On Wed, May 02, 2001 at 03:13:34PM -0500, Rich Puhek wrote:
> I agree with Matthew in that there _is_ a reason to share the load,
> actually a few that I can think of. Let's say you have a pair of 300W
> supplies on a box that draws 250W at rest. Rather than let one supply
> crank along at 250W, let's let both supplies run at about 125W. That
> way, both supplies will run cooler (Depending on the supply design, the
> supply may actually have slightly lower efficiency at the lower load
> factor, but that's a trade off we can live with). 

IANAEE/Physicist and it's been (dear Goddess, has it been this long?)
over 15 years since school, so my recollection is a bit fuzzy... 
Lower efficiency at lower load will probably mean more energy is 
dissipated as heat. So 2 PSUs * 125W ea will generate more heat than 
1 PSU * 250W. Depending on box design this may cause CPU/disks to 
operate at higher temperatures, reducing their lifespan. In fact,
there will be some point at which each individual PSU will run 
just as hot as if it handled all the load on its own (you can be sure
your box will draw exactly that much load, thank you Mr Murphy).

I'm not arguing that this is the case, I'm saying that this kind of
argument can be twisted and turned any which way you like. 

I had mid-80s AT PSUs.
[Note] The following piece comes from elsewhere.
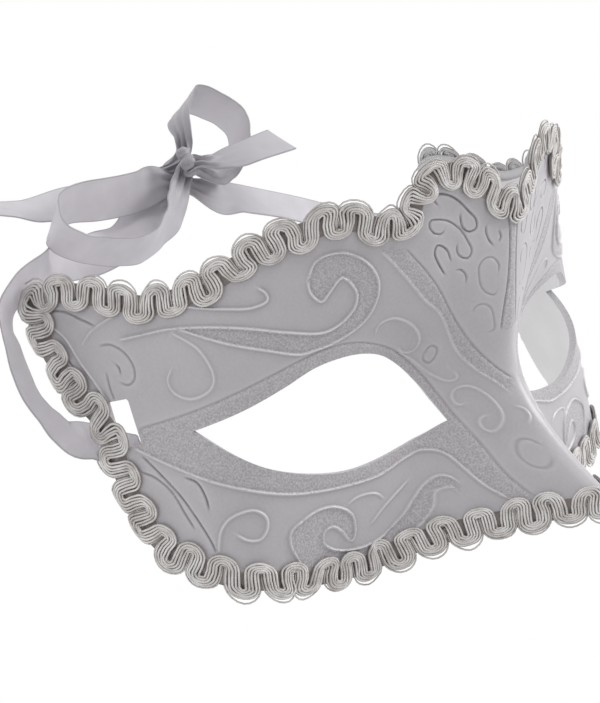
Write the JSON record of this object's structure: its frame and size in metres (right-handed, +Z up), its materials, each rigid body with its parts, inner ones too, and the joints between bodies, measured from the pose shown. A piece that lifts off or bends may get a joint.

They'd still be working if I didn't have to
move house and throw all that junk out. If a PSU lasts for 15 years, 
will 2 load-sharing PSUs last 30 years? Do I care? (Will I last 30 
more years?) I know that CPU will maybe last 1/5th of that, disks 
maybe 1/3rd. So what is it I'm going to achieve by setting up 
load-balancing PSUs?

... Also consider what
> happens if the load was near the capacity of a single supply, and spiked
> over the capacity. If we were using the second supply as a "backup" to
> only be switched in if the primary failed, how would that be handled?

Well if you mean some piece of hardware suddently decides to draw
$BIGNUM times its normal current, the PSU will die. Depending on the 
design, there's a circuit somewhere (eg. on the backplane) that does 
the  appropriate magic and switches the second PSU on. Of course it'll 
die very soon too, unless the FPOH in question magically fixed itself 
in the meantime.

Sometimes the magic fails -- I remember the look on my boss's face when 
he pulled a hot-swappable PSU out of a live swerver, and the box went 
down. Oops. (Only happened once; we later tried to reproduce the problem, 
quite unsuccessfully: PSUs switched over like a charm, every bloody time.